--- begin Supplied records ---
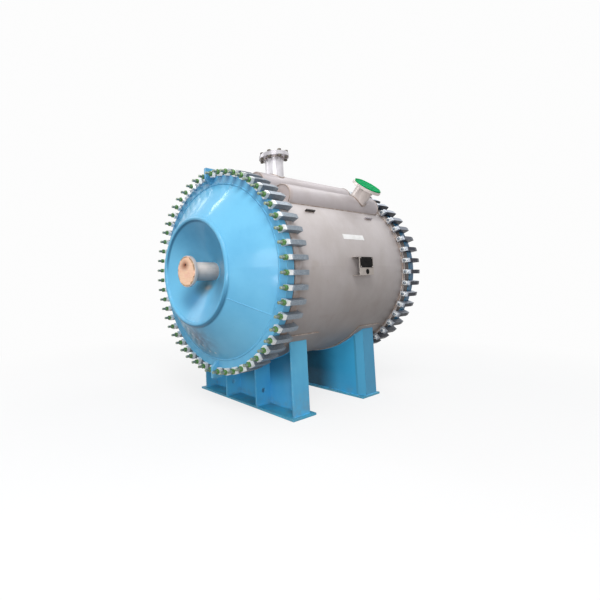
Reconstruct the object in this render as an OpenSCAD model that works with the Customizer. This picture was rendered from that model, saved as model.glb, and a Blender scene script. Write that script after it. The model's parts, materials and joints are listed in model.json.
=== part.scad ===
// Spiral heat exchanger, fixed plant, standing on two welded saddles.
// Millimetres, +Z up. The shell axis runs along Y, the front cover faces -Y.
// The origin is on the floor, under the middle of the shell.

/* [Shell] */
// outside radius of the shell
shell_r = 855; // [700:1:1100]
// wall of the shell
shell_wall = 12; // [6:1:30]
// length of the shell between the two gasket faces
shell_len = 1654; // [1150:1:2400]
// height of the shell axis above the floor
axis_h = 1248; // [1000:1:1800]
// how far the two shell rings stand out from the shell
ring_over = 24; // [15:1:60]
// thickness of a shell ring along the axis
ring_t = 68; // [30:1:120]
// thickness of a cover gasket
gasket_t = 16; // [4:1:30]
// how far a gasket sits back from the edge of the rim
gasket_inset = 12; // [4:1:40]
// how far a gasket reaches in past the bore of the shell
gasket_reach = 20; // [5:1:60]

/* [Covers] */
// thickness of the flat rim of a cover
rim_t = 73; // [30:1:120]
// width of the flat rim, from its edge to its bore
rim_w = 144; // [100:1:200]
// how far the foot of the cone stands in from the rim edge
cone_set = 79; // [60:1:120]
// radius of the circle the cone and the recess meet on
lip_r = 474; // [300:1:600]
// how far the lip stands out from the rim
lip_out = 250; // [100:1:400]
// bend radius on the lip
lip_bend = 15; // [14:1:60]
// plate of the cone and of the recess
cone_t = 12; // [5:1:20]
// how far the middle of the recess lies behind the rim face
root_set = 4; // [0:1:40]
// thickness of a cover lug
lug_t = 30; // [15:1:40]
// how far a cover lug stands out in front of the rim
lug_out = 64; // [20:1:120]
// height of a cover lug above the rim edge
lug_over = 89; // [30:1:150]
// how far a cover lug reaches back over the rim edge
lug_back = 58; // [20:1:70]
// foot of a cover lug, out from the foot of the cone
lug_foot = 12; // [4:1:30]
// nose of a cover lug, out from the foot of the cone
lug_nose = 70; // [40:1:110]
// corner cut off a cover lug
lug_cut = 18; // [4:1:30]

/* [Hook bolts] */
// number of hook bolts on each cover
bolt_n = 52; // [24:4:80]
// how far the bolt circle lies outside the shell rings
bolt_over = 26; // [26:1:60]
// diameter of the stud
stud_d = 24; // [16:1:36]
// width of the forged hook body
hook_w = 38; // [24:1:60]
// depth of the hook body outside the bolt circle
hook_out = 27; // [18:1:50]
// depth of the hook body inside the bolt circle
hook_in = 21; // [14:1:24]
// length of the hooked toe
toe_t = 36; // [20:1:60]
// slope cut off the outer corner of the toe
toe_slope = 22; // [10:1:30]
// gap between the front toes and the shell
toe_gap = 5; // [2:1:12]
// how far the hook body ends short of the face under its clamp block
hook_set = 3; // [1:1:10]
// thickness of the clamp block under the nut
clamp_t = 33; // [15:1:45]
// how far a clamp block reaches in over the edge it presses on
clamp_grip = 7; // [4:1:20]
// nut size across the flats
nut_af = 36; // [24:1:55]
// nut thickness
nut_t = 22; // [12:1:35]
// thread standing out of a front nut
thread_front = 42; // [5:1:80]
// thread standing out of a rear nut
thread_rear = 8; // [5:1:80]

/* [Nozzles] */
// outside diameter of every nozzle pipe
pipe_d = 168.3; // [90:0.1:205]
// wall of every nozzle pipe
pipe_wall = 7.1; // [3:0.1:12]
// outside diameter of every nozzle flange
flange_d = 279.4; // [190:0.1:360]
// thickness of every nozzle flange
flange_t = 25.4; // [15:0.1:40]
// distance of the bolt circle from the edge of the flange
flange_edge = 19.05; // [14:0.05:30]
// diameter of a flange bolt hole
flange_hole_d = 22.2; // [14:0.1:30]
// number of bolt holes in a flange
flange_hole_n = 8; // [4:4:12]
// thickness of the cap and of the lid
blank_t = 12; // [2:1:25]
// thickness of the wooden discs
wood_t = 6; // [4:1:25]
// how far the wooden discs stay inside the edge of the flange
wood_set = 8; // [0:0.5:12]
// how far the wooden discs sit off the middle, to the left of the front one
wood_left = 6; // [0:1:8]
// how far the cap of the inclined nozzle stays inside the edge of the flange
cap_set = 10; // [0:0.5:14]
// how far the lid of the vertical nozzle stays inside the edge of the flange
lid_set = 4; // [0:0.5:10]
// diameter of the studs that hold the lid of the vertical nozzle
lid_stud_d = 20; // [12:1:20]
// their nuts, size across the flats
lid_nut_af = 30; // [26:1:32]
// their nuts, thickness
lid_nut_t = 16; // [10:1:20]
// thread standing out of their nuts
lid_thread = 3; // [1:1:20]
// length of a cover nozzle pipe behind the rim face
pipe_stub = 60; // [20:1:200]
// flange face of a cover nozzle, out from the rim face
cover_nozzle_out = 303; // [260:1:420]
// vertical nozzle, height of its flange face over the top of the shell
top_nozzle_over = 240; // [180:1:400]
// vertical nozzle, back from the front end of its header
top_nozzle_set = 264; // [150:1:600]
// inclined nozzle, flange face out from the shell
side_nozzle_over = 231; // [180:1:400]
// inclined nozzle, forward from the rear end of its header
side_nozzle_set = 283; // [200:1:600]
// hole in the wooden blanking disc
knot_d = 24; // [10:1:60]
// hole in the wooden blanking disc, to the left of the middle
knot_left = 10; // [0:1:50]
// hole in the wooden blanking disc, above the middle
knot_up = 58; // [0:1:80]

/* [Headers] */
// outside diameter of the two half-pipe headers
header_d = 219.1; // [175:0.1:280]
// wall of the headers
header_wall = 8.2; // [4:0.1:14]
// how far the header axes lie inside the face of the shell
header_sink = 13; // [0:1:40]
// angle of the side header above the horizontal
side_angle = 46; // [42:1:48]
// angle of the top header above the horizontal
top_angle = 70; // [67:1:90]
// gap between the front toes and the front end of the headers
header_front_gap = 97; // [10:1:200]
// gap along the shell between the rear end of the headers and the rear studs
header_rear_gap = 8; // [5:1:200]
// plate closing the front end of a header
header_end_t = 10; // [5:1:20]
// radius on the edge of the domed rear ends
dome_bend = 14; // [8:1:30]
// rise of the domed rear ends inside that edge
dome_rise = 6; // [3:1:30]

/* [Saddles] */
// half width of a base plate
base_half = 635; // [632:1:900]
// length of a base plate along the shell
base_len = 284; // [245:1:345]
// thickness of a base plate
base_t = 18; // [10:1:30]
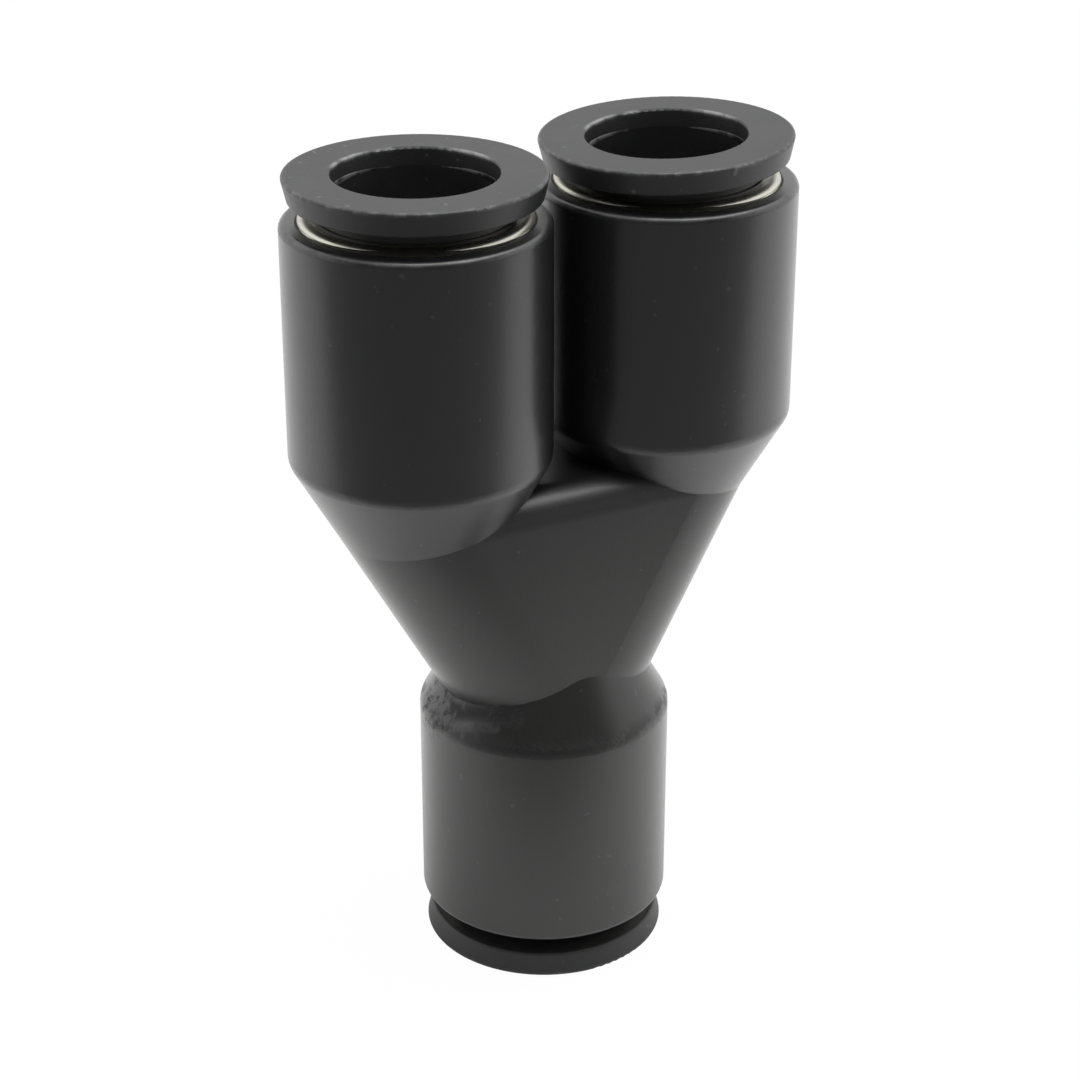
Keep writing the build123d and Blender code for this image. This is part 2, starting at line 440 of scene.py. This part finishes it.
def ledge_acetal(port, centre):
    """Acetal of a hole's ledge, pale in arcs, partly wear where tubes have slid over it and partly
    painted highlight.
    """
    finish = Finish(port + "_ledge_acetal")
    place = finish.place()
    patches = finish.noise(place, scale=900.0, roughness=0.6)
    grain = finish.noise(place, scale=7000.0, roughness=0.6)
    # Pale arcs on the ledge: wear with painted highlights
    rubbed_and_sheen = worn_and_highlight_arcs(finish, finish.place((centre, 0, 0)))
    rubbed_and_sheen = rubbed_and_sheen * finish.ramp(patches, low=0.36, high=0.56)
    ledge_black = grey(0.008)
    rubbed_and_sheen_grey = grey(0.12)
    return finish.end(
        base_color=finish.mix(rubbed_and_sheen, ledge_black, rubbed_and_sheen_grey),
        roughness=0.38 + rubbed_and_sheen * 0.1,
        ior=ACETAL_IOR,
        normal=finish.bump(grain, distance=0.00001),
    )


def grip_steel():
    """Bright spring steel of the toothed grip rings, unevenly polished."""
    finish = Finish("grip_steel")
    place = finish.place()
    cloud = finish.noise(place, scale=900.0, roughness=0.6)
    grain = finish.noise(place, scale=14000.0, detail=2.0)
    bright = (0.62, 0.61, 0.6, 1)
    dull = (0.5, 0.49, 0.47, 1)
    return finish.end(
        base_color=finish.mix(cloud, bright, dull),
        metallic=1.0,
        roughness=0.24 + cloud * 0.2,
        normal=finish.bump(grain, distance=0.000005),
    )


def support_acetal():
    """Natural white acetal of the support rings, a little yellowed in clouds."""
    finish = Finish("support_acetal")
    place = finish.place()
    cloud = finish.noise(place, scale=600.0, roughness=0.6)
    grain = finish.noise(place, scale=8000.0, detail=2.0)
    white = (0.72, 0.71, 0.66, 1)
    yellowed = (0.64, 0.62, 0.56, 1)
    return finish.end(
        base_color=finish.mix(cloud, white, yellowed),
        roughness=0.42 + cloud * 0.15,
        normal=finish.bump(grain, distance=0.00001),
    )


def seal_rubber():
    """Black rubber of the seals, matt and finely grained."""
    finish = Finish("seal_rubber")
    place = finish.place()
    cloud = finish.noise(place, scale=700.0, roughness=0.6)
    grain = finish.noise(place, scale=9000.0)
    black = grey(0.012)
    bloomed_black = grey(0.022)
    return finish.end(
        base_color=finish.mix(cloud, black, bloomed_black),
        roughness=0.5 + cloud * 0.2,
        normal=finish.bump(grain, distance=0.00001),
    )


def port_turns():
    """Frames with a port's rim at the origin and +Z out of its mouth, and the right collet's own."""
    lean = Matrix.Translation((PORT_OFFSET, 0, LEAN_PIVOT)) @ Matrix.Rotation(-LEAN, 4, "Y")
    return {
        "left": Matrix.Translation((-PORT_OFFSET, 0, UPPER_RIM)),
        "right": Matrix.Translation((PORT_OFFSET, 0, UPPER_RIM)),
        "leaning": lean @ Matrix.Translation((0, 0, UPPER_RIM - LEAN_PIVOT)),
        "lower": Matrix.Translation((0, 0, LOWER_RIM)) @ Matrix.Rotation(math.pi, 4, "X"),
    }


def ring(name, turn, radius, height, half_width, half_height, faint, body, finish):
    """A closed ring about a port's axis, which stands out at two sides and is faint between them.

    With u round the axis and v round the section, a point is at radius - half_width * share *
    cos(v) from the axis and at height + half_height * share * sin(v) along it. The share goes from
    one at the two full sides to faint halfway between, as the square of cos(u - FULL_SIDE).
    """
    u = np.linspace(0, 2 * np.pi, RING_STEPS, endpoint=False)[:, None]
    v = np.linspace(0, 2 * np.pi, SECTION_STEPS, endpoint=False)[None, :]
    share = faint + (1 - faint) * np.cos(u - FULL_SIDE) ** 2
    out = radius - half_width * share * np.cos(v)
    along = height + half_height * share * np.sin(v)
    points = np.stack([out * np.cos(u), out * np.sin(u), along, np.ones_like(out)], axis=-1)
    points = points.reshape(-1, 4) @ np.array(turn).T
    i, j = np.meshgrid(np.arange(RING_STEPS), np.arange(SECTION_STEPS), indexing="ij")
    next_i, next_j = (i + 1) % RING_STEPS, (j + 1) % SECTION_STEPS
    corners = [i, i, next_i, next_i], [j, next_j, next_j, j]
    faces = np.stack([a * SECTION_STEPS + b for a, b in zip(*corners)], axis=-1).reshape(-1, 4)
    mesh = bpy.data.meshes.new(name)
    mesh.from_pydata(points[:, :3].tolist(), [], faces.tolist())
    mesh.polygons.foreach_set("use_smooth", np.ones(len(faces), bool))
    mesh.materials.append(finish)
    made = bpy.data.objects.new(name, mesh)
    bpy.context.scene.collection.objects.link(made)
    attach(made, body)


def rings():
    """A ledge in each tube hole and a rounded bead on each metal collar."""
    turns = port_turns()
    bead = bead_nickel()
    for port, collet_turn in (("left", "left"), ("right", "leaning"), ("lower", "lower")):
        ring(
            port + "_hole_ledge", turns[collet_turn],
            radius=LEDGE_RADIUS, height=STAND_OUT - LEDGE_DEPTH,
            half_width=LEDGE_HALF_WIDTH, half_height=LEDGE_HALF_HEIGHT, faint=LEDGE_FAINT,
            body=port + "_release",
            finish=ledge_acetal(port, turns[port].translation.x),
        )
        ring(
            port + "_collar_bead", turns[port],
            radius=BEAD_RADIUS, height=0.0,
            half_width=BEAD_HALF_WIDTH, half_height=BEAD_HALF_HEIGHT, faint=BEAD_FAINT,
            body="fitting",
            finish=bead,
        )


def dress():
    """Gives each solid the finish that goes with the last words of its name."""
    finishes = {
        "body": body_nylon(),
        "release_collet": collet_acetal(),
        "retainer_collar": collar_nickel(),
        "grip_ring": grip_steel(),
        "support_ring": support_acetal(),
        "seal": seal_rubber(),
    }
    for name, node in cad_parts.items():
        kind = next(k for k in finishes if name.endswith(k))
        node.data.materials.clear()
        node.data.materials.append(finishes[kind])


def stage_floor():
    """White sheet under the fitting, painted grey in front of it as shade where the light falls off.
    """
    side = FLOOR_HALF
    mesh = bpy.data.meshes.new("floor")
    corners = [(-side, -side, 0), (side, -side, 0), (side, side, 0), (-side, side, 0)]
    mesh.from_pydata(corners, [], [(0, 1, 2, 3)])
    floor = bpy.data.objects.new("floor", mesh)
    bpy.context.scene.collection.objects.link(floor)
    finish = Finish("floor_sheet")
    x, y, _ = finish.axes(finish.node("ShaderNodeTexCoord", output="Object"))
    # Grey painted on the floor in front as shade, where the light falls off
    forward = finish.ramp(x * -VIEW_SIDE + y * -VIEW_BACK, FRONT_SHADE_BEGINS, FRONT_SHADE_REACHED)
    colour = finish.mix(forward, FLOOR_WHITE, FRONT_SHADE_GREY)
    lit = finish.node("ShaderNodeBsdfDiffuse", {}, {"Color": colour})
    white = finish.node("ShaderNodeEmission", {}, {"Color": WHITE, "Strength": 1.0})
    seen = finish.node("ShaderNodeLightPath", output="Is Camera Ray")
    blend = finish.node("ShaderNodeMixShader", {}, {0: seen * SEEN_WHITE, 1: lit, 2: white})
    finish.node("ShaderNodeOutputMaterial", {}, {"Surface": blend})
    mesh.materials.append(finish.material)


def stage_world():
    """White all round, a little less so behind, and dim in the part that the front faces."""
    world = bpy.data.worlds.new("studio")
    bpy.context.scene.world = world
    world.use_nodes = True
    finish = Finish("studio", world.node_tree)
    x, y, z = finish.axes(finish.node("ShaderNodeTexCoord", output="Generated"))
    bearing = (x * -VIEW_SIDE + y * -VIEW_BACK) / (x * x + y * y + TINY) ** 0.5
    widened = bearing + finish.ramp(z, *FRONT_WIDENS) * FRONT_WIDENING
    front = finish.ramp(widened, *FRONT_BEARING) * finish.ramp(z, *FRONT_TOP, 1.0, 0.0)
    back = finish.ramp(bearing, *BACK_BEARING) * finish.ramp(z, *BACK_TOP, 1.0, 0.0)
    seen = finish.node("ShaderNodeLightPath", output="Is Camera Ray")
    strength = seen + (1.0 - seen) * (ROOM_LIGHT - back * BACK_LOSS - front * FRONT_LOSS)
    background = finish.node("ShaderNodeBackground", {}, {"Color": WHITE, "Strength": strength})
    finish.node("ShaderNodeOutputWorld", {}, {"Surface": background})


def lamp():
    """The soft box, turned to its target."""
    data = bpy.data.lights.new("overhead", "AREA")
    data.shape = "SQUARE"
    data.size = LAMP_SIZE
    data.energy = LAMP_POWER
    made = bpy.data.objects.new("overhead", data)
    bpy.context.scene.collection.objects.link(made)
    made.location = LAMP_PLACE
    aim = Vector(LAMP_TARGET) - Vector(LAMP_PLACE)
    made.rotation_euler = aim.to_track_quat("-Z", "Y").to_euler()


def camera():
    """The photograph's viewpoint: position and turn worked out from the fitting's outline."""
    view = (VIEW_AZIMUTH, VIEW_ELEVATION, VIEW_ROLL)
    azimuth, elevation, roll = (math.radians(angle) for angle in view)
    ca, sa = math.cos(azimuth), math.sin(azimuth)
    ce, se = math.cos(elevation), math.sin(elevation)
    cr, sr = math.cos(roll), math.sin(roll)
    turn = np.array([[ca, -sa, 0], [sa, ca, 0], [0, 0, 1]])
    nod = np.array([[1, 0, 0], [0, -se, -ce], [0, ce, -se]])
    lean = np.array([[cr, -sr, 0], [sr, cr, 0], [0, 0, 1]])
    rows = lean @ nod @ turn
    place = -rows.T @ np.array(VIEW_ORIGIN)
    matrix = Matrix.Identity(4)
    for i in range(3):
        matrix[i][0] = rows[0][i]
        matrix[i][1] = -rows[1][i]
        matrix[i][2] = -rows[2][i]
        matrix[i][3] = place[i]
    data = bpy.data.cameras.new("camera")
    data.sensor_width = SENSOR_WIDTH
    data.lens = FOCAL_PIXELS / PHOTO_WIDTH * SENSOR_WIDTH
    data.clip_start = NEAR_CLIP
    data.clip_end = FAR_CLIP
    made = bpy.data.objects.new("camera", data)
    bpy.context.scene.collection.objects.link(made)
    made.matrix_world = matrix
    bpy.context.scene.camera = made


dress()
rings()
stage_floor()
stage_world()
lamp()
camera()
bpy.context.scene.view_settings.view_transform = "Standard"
--- end Supplied records ---
Problem requirements:
Print the lines above, unchanged, from the start of the records to the line with "gasket_reach = 20; // [5:1:60]", including that final line.

Exercise output:
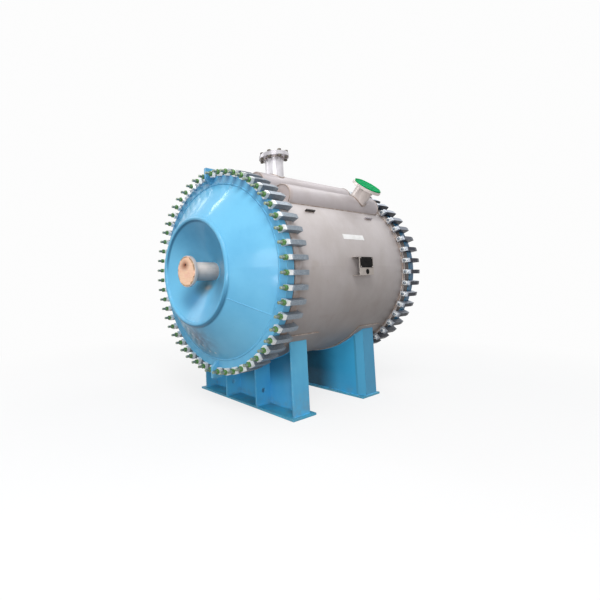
Reconstruct the object in this render as an OpenSCAD model that works with the Customizer. This picture was rendered from that model, saved as model.glb, and a Blender scene script. Write that script after it. The model's parts, materials and joints are listed in model.json.
=== part.scad ===
// Spiral heat exchanger, fixed plant, standing on two welded saddles.
// Millimetres, +Z up. The shell axis runs along Y, the front cover faces -Y.
// The origin is on the floor, under the middle of the shell.

/* [Shell] */
// outside radius of the shell
shell_r = 855; // [700:1:1100]
// wall of the shell
shell_wall = 12; // [6:1:30]
// length of the shell between the two gasket faces
shell_len = 1654; // [1150:1:2400]
// height of the shell axis above the floor
axis_h = 1248; // [1000:1:1800]
// how far the two shell rings stand out from the shell
ring_over = 24; // [15:1:60]
// thickness of a shell ring along the axis
ring_t = 68; // [30:1:120]
// thickness of a cover gasket
gasket_t = 16; // [4:1:30]
// how far a gasket sits back from the edge of the rim
gasket_inset = 12; // [4:1:40]
// how far a gasket reaches in past the bore of the shell
gasket_reach = 20; // [5:1:60]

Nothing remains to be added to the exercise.